Fundraising isn’t going to grow the sector’s income

If you’re expecting to increase the income of  the charity sector through fundraising, I think you’re barking up the wrong tree.

Fundraising is becoming a more crowded environment  these days. More and more people are doing it. Last week, a survey showed that university fundraising was growing like billy-o: in ten years, universities have doubled the amount of donations they secure, and they’re still growing fast.

A couple of weeks ago, the report Managing in a New Normal, published by the CFG and the IoF, showed a similar thing: more small and medium-sized charities are fundraising as a way to make ends meet.

In her speech to introduce this report, Caron Bradshaw, chief executive of the CFG, expressed caution about this, saying fundraisers should beware of “more rods being dipped in the same pool”. She didn’t say this was inevitable –  just something to be cautious about. A lot of people missed that subtlety, and gave her a fair bit of undeserved stick for it.

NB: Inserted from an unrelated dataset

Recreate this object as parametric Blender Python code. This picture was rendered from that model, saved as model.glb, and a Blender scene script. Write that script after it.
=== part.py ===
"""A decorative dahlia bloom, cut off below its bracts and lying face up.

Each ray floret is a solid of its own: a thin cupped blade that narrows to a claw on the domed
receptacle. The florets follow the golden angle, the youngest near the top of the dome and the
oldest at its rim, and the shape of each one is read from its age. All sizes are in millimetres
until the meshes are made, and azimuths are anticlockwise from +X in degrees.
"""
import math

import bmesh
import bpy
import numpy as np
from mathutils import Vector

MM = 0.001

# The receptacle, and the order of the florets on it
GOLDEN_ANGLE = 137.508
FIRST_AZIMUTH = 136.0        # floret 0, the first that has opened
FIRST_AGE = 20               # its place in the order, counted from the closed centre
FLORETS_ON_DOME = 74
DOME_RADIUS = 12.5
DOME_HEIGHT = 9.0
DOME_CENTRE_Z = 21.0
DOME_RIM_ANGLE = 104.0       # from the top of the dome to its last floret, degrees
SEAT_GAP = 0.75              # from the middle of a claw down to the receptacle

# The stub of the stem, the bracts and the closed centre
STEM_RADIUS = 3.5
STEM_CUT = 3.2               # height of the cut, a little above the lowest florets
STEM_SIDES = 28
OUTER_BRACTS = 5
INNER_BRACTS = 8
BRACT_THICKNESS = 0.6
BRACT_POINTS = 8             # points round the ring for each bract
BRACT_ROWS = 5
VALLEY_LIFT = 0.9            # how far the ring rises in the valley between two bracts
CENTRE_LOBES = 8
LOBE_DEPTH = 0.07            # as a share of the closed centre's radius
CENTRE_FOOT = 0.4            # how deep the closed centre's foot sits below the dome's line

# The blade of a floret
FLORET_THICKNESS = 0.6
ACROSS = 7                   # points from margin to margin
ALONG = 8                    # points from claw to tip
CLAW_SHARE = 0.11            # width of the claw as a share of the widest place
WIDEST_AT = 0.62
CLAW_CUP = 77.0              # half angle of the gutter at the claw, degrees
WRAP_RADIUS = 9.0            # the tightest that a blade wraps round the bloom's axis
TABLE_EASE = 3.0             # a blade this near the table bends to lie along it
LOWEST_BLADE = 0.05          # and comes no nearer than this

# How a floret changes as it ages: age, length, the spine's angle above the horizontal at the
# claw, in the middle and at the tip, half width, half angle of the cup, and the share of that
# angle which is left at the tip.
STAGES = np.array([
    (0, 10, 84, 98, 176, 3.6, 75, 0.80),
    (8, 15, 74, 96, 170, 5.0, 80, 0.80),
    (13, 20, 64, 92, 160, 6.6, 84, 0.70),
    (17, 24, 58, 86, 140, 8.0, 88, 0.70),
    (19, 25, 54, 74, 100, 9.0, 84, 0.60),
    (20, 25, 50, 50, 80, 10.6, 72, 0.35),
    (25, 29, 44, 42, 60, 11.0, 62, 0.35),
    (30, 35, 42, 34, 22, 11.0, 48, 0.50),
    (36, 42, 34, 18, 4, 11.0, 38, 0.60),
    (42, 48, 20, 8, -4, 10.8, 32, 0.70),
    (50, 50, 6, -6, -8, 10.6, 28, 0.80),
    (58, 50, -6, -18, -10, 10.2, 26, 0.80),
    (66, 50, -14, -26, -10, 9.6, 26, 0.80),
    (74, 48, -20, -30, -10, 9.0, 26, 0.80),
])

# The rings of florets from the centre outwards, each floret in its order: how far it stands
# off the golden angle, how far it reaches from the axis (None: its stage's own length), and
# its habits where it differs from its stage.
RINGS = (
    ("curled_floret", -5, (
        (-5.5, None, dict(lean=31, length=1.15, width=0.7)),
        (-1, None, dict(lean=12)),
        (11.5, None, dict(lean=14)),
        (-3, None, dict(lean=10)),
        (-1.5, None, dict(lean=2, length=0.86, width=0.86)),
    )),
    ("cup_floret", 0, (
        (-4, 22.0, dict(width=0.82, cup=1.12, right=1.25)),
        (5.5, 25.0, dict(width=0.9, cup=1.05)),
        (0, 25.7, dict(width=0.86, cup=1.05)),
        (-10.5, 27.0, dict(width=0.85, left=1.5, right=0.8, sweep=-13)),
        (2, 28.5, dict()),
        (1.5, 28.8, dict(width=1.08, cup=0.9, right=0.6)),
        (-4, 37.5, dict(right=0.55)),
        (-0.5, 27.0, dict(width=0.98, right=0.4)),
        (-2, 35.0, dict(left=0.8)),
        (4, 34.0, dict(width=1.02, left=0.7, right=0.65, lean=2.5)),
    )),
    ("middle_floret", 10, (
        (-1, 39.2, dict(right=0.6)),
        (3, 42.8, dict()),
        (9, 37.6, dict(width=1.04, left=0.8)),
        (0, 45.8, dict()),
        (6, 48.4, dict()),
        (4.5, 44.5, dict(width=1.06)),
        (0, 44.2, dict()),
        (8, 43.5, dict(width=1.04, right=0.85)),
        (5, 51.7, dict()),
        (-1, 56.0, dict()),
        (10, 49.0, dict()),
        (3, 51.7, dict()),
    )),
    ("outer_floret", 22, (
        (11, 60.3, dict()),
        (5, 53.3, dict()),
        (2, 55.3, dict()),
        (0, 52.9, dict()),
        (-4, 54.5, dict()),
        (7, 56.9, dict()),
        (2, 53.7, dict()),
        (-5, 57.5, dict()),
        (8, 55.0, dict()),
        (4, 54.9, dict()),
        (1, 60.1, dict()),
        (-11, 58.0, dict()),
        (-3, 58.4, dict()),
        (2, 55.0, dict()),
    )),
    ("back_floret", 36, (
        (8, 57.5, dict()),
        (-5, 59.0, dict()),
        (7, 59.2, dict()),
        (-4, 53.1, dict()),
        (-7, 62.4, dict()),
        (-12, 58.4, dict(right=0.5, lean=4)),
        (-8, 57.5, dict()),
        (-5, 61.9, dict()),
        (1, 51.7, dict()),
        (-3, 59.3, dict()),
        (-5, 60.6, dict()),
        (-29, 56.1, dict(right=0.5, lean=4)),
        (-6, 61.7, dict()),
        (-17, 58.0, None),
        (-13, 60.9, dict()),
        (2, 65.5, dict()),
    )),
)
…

Now they can give me some stick for it, because I am going to say it. I think all fundraisers are basically competing for the same pool of donors, and there’s not much to be done about it. As a result, I don’t think fundraising is the way to grow the charity sector as a whole – although you can certainly grab a slice for your charity.

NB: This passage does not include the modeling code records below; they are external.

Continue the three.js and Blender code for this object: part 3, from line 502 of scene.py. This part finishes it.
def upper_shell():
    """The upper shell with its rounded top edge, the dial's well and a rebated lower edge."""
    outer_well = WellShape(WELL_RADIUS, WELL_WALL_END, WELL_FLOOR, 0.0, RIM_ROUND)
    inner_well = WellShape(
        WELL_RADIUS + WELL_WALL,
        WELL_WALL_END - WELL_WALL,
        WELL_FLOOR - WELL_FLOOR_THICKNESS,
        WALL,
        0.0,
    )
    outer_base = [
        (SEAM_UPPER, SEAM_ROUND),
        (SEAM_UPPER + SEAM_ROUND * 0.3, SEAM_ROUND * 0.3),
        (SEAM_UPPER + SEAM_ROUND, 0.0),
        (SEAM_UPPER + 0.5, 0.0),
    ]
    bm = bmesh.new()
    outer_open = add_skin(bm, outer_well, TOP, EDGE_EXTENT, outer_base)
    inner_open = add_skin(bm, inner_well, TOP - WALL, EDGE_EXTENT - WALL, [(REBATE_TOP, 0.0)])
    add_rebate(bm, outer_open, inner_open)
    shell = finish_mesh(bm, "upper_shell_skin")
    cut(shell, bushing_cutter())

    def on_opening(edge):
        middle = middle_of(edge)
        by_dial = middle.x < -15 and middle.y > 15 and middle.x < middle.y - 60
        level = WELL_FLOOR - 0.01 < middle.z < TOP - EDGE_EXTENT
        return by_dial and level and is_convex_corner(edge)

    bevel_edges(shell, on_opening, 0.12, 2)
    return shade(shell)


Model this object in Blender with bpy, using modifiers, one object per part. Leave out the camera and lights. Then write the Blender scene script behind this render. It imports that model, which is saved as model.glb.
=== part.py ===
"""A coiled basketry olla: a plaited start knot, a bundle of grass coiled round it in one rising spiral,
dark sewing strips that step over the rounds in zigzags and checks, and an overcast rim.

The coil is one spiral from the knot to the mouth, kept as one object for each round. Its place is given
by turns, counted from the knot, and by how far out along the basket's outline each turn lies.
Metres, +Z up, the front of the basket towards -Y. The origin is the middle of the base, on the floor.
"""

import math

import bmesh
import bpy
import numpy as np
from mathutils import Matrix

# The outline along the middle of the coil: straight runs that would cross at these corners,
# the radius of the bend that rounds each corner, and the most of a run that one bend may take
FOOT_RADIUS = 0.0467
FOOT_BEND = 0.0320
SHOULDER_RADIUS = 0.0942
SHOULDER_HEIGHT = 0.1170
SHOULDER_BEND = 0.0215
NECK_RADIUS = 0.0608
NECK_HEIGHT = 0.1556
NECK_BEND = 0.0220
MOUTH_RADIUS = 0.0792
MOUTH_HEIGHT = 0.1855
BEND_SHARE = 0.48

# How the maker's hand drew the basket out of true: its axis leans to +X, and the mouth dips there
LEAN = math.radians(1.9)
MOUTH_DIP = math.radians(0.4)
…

I accept that there’s a lot you can do to fundraise better. You can improve your efficiency through segmentation work, for example. It’s really good stuff, segmentation, and I think everyone should do more of it – the sector included, frankly. You can get more canny about the ask. You can certainly develop more efficient systems to retain donors. You can improve your Gift Aid claims. All of these are good ideas.

But they’re nothing to do with the pool. They’re about knowing where to fish, or how you cast your rod, or getting better fishing tackle. It’s still the same pool. The British public are the pool, and there isn’t going to be another one. You can only extract so many fish.

Charities are certainly getting more efficient at asking people for money, and as they do so, it becomes more profitable to do it. But that just means, as we saw above, that more charities are getting in on the act. They aren’t as good at asking for money, and they hire more fundraisers; some lose money fundraising. So the average cost of fundraising goes back up.

Now perhaps the pool isn’t being very thoroughly fished, and you can improve success by just asking more people, more often. It’s axiomatic that people don’t give unless they’re asked. But that’s only true up to a point. Some people don’t give because they just don’t want to.

There’s a concept taught in economics called marginal utility, which says, basically, that each thing you do is less useful than the last. And eventually, you can get to a point where every extra thing you could do is actually worse than useless. Marginal utility is less than zero, to use the economic rubric.

In short, there are generous people, and there are mean people. Once you’ve asked all the generous people for money, you’ve only got the mean ones left, and they aren’t going to give you much. And even the generous ones are going to start getting meaner if you bother them too much.

I think you can measure how much people give by looking at only two numbers; average real income, and the tax rate. If people have more money, they give more. If they have less, they give less. The marginal tax rate in this country hasn’t meaningfully changed for a long time, and giving has remained at around 0.4 per cent of household incomes for a long time – the same amount, the Charities Aid Foundation pointed out, that we spend on cheese.

So I think the sector is deluding itself if it thinks fundraising can generate massive, long-term gains. The British public will give so much, and no more, however you ask them, whatever you do. And each extra pound that’s extracted will cost more than the last to extract.

So a lot of what the sector’s doing is just robbing Peter to pay Paul. This certainly doesn’t mean you shouldn’t hire good fundraisers, though – in this scenario, it’s very important to be Paul.